YOUR OBJECTIVE: Set down every record once more, exactly as given.

----

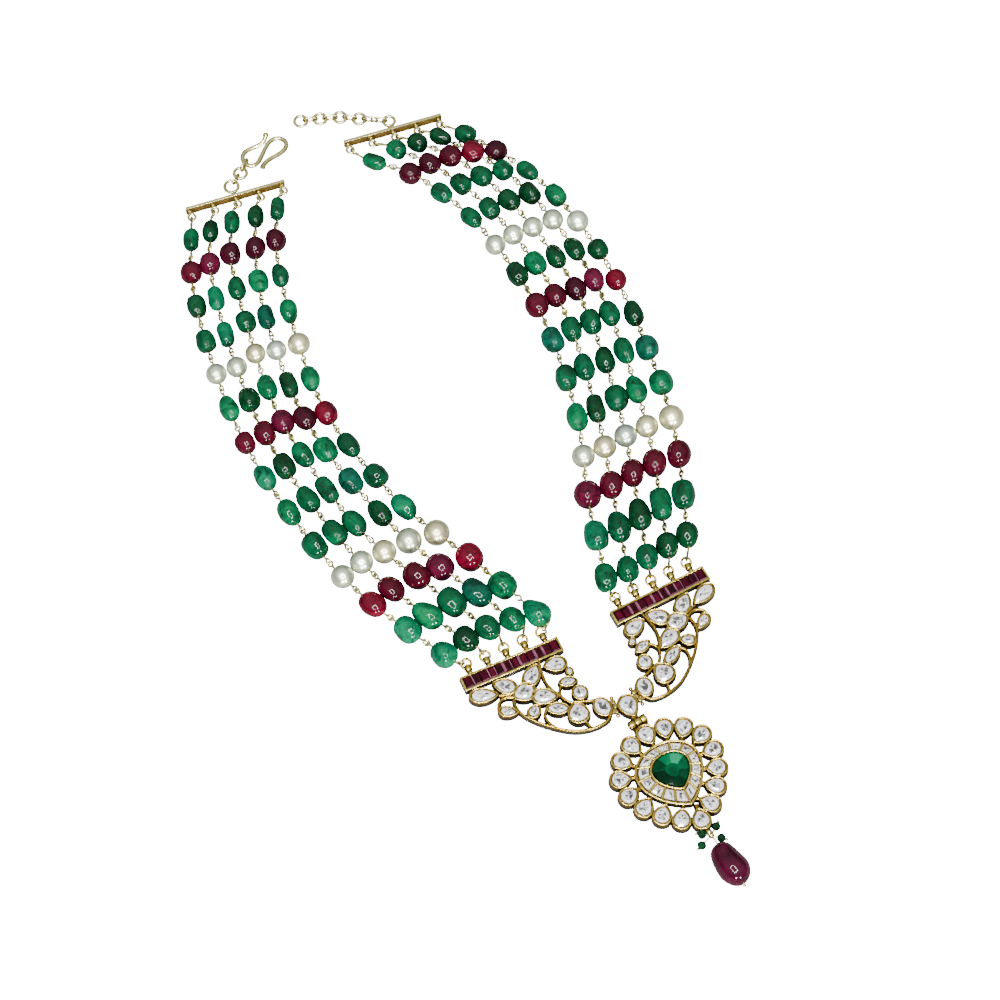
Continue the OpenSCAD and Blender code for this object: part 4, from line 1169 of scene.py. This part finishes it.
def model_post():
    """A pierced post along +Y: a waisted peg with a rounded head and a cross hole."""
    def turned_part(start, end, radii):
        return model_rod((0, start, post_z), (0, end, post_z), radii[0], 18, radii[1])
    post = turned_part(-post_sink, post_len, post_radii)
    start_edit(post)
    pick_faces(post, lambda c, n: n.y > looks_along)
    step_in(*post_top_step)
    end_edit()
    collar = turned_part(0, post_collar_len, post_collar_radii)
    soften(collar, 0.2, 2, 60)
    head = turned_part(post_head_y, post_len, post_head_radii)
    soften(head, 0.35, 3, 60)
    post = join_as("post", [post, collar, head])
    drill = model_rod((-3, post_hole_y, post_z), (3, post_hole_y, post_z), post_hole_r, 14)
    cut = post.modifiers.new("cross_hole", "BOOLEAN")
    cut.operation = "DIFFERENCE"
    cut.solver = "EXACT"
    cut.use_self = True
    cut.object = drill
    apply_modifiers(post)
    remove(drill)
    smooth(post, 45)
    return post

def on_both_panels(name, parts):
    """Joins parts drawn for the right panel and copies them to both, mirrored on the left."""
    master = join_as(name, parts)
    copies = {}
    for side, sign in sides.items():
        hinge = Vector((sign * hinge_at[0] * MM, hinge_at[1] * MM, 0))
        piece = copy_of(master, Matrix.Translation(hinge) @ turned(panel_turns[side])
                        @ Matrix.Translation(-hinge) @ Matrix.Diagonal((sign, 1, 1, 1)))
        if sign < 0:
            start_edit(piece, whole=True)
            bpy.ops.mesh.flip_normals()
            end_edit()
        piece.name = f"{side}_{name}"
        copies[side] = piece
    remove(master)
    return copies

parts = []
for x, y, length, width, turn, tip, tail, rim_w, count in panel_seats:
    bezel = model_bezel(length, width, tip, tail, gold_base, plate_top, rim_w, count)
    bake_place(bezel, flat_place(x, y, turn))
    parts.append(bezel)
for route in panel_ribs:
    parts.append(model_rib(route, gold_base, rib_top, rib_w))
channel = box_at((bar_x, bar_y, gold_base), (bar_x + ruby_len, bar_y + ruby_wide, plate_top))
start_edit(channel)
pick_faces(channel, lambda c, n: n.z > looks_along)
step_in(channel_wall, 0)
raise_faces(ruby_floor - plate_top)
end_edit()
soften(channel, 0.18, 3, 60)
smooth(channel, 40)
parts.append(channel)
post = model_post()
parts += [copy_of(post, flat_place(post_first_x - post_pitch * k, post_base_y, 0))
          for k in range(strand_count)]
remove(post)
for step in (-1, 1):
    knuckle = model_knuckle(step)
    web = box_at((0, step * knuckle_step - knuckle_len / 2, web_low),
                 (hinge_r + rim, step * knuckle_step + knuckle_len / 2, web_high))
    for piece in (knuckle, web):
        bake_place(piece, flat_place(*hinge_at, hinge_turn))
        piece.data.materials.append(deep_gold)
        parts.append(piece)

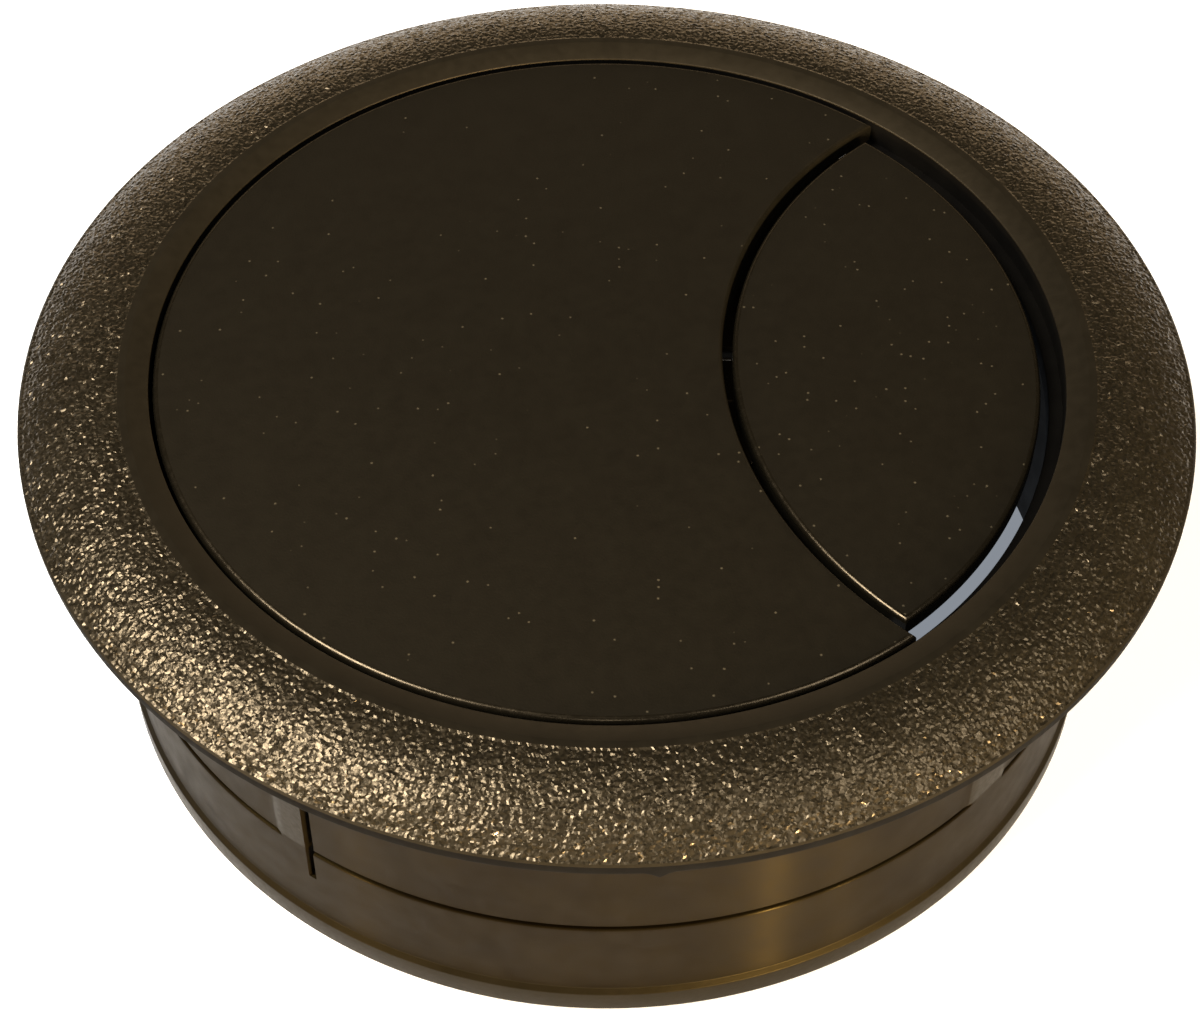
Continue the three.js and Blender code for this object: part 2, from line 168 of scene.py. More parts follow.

----

EXPECTED ANSWER:
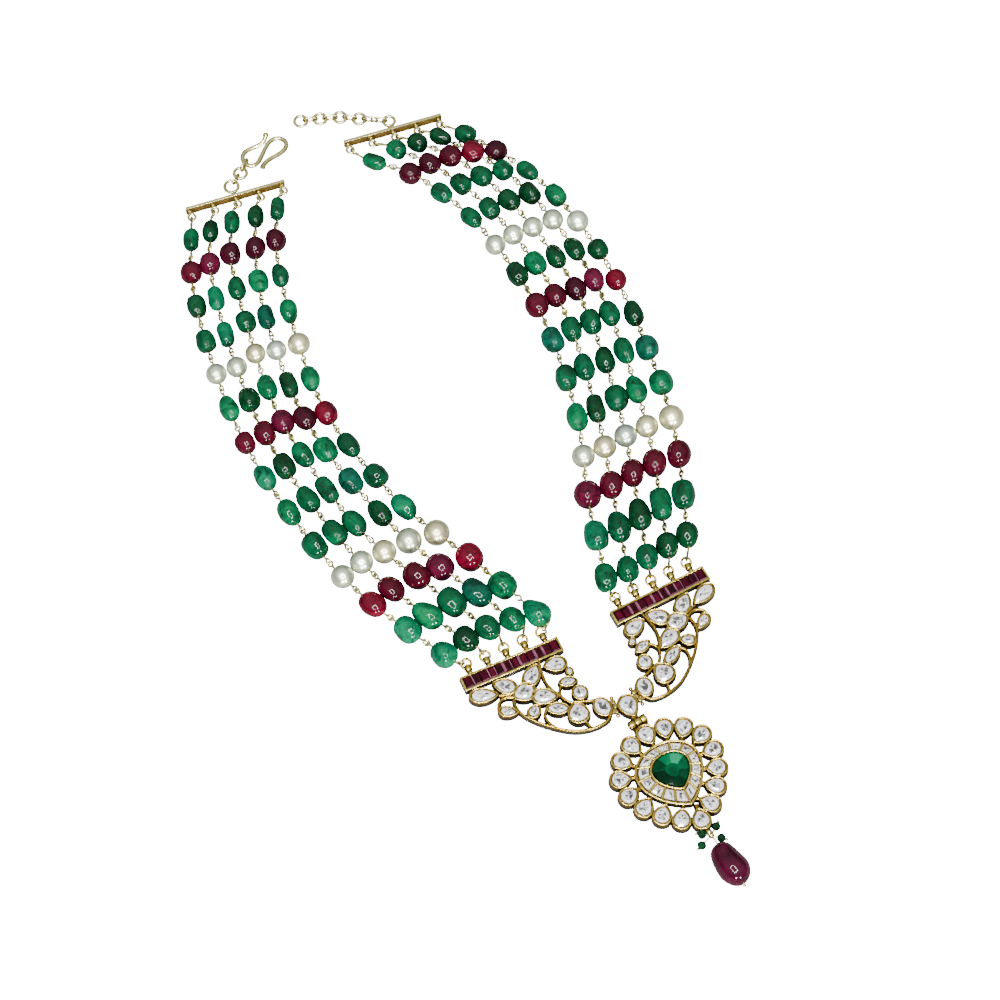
Continue the OpenSCAD and Blender code for this object: part 4, from line 1169 of scene.py. This part finishes it.
def model_post():
    """A pierced post along +Y: a waisted peg with a rounded head and a cross hole."""
    def turned_part(start, end, radii):
        return model_rod((0, start, post_z), (0, end, post_z), radii[0], 18, radii[1])
    post = turned_part(-post_sink, post_len, post_radii)
    start_edit(post)
    pick_faces(post, lambda c, n: n.y > looks_along)
    step_in(*post_top_step)
    end_edit()
    collar = turned_part(0, post_collar_len, post_collar_radii)
    soften(collar, 0.2, 2, 60)
    head = turned_part(post_head_y, post_len, post_head_radii)
    soften(head, 0.35, 3, 60)
    post = join_as("post", [post, collar, head])
    drill = model_rod((-3, post_hole_y, post_z), (3, post_hole_y, post_z), post_hole_r, 14)
    cut = post.modifiers.new("cross_hole", "BOOLEAN")
    cut.operation = "DIFFERENCE"
    cut.solver = "EXACT"
    cut.use_self = True
    cut.object = drill
    apply_modifiers(post)
    remove(drill)
    smooth(post, 45)
    return post

def on_both_panels(name, parts):
    """Joins parts drawn for the right panel and copies them to both, mirrored on the left."""
    master = join_as(name, parts)
    copies = {}
    for side, sign in sides.items():
        hinge = Vector((sign * hinge_at[0] * MM, hinge_at[1] * MM, 0))
        piece = copy_of(master, Matrix.Translation(hinge) @ turned(panel_turns[side])
                        @ Matrix.Translation(-hinge) @ Matrix.Diagonal((sign, 1, 1, 1)))
        if sign < 0:
            start_edit(piece, whole=True)
            bpy.ops.mesh.flip_normals()
            end_edit()
        piece.name = f"{side}_{name}"
        copies[side] = piece
    remove(master)
    return copies

parts = []
for x, y, length, width, turn, tip, tail, rim_w, count in panel_seats:
    bezel = model_bezel(length, width, tip, tail, gold_base, plate_top, rim_w, count)
    bake_place(bezel, flat_place(x, y, turn))
    parts.append(bezel)
for route in panel_ribs:
    parts.append(model_rib(route, gold_base, rib_top, rib_w))
channel = box_at((bar_x, bar_y, gold_base), (bar_x + ruby_len, bar_y + ruby_wide, plate_top))
start_edit(channel)
pick_faces(channel, lambda c, n: n.z > looks_along)
step_in(channel_wall, 0)
raise_faces(ruby_floor - plate_top)
end_edit()
soften(channel, 0.18, 3, 60)
smooth(channel, 40)
parts.append(channel)
post = model_post()
parts += [copy_of(post, flat_place(post_first_x - post_pitch * k, post_base_y, 0))
          for k in range(strand_count)]
remove(post)
for step in (-1, 1):
    knuckle = model_knuckle(step)
    web = box_at((0, step * knuckle_step - knuckle_len / 2, web_low),
                 (hinge_r + rim, step * knuckle_step + knuckle_len / 2, web_high))
    for piece in (knuckle, web):
        bake_place(piece, flat_place(*hinge_at, hinge_turn))
        piece.data.materials.append(deep_gold)
        parts.append(piece)

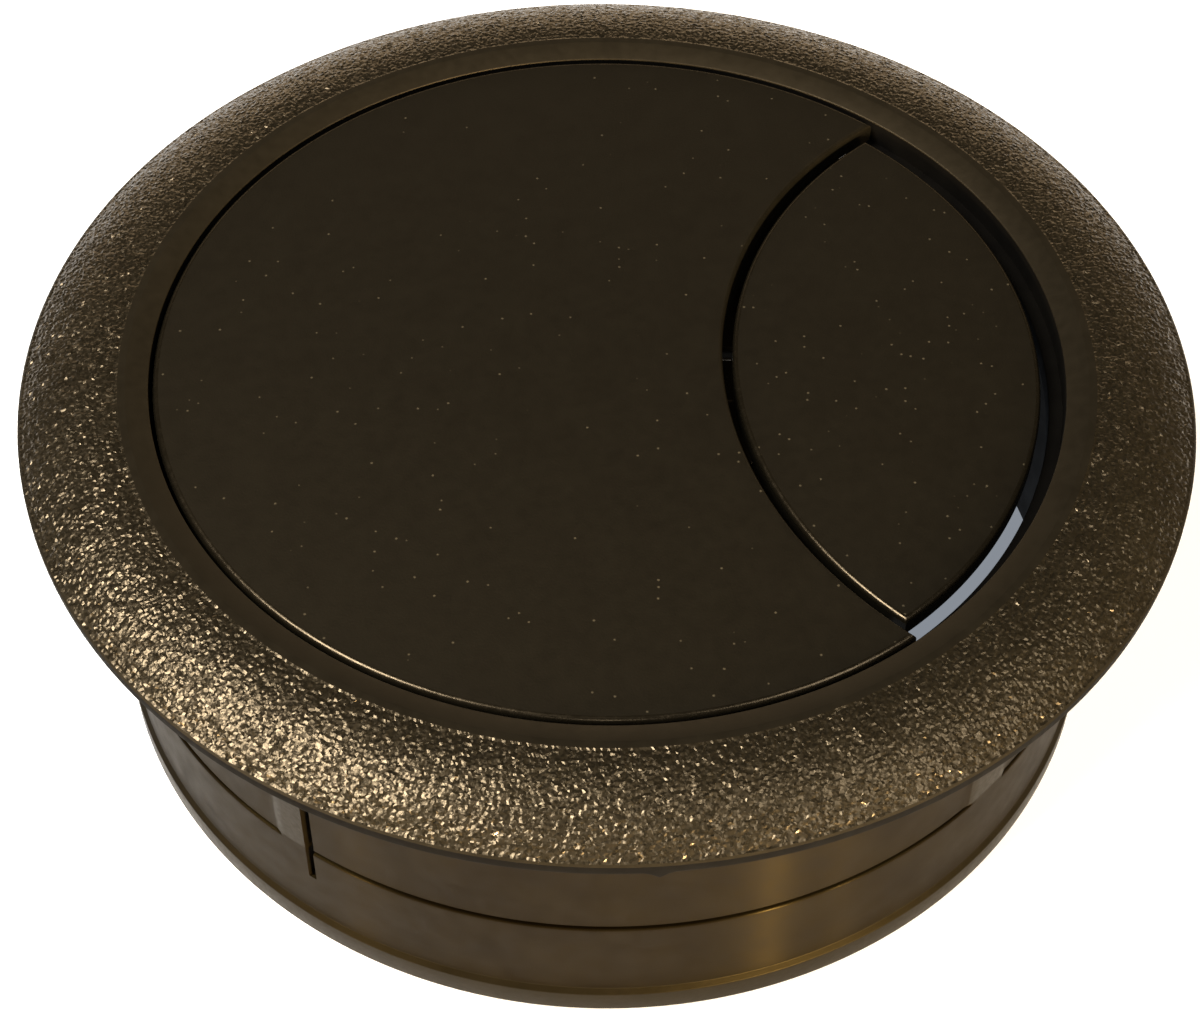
Continue the three.js and Blender code for this object: part 2, from line 168 of scene.py. More parts follow.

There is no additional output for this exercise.